Stockholm History of Philosophy Workshop: Alexander Stöpfgeshoff (Stockholm/Toronto)

Seminarium

Datum: tisdag 14 december 2021

Tid: 10.00 – 12.00

Plats: D700 & Zoom

Knowledge strictly speaking – Buridan's rejection of idealization in epistemology

Abstract

In recent years, John Buridan's account of knowledge has received much attention and is often described as new and innovative (King 1987; Pasnau 2017; Zupko 2001; Klein 2020). However, Buridan follows a medieval tradition conceiving that the term ”knowledge” (scientia) can be used in different levels of strictness. Within this tradition, understanding what knowledge is entails understanding the different levels at which humans might be said to have the knowledge and how they are related. That the term "knowledge" (scientia) can be used in different levels of strictness allows for accommodating Aristotle's high demand for knowledge (episteme/scientia) in the Posterior Analytics with other domains where humans are thought to have knowledge.
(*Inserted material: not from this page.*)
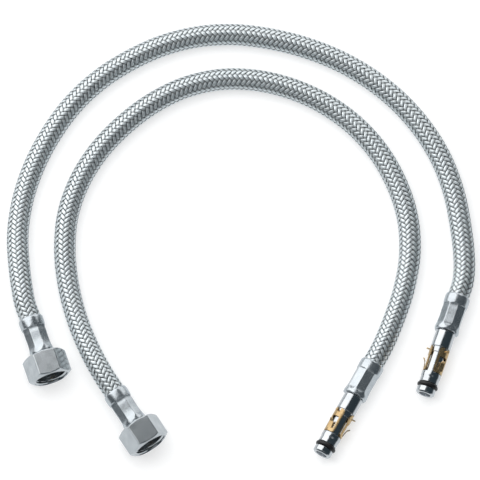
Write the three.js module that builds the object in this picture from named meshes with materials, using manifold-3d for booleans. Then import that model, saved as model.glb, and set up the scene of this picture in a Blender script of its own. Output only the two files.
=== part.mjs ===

I will argue that Buridan's analysis of how knowledge exists on different levels of strictness rejects many features of accounts by his predecessors. Thomas Aquinas and others define knowledge as a perfect grasp of truth. Scholars have argued that on this account, what Aristotle described in Posterior Analytics is knowledge itself because it is a perfect grasp of truth, and all other cases where we grasp truth with some certainty is knowledge only in a qualified sense (Pickavé 2012; Macdonald 1993; Pasnau 2017; 2010). A thesis we can refer to as perfectionism. On this account, idealization is part of the notion of knowledge itself. Buridan, in contrast, does not endorse a perfectionist account of knowledge and breaks with the idealized epistemological project in which all forms of knowledge are understood in relation to the ideal case.